Czy są w takim razie na rynku polskie cydry? To pytanie już tu kiedyś padło, niestety odpowiedź nie zmieniła się jakoś radykalnie. Browarowi w Łomży cydru nie udało się wystawić na rynek (vide artykuł), cydry (?) nadal produkuje firma z Chociszewa, obecnie nazywająca się H2O*. Niestety zapewne nadal są to rzeczy słabopijalne.
W zalinkowanym artykule wspomina się też o tym, jak prawo IIIPRL sprzyja polskim winiarzom. Efekt jest taki, że legalnych producentów jest dwudziestu, z czego tylko mniejszość sprzedaje wino na rynku, a ono – przy słabej jakości , wynikającej z warunków klimatycznych – kosztuje od 40 zł za butelkę, więc zapewne sprzedaż można policzyć na palcach kilku rąk. Proszę się więc nie dziwić peanom człowieka-pijaka na cześć naszych ustawodawców.

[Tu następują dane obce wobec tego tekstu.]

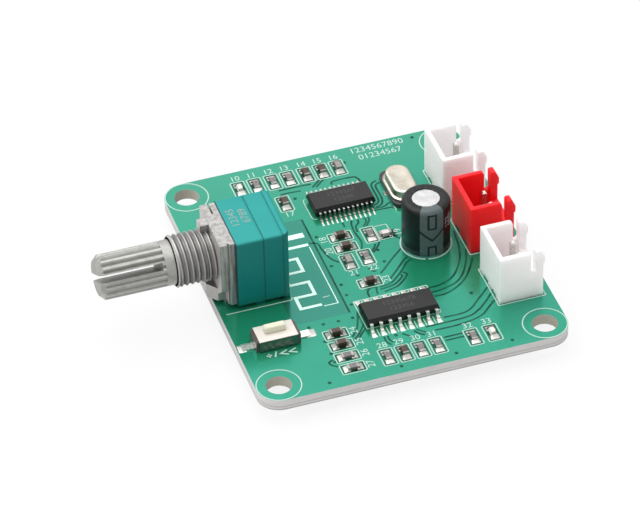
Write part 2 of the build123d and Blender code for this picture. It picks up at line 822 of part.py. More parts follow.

Alternatywą mógłby być rynek win owocowych, ale takich producentów jak na razie człowiek-pijak znalazł... jednego. To firma Vinkon z Konina. Wina są m.in. dostępne w sieci Piotr i Paweł (w dziale z wermutami), w cenie ok. 16 zł za butelkę. Ocena smaku jest trudna, a to z powodu braku materiału do porównania. Człowiek-pijak wie, jak smakują wina owocowe domowej roboty, ale to inna technologia. Pozostaje zupełnie subiektywna ocena – wina są pijalne, jedne lepsze (wiśnia zdecydowanie lepsza od win japońskich), inne gorsze (wino jarzębinowe jest aromatyzowane, i niestety smak jarzębiny ginie w smaku bazy), nie należy się kierować określeniem słodkości, gdyż wino słodkie owocowe jest w smaku dużo bardziej wytrawne niż słodkie gronowe. Może ktoś z czytelników zaryzykuje i podzieli się opinią? Vinkon produkuje też trunki dla odważnych, czyli klasyczne nalewki i alpagi – ale chyba się tego wstydzi, bo informacja na stronie www jest bardzo skąpa.

* Firma H2O na każdej podstronie podkreśla swoje związki z Gminą Żydowską, która dała certyfikat koszerności ich śliwowicy. Otóż butelka tej śliwowicy o mocy 70% jest dostępna w cenie niewiele większej niż 20 zł, to był tak alarmujący sygnał, ze człowiek-pijak jej nie skonsumował, i może tylko współczuć Żydom namówionym na kupno tego wynalazku. H2O weszło też na rynek alkopopów, choć nie wspominają o certyfikacie od miejscowego popa.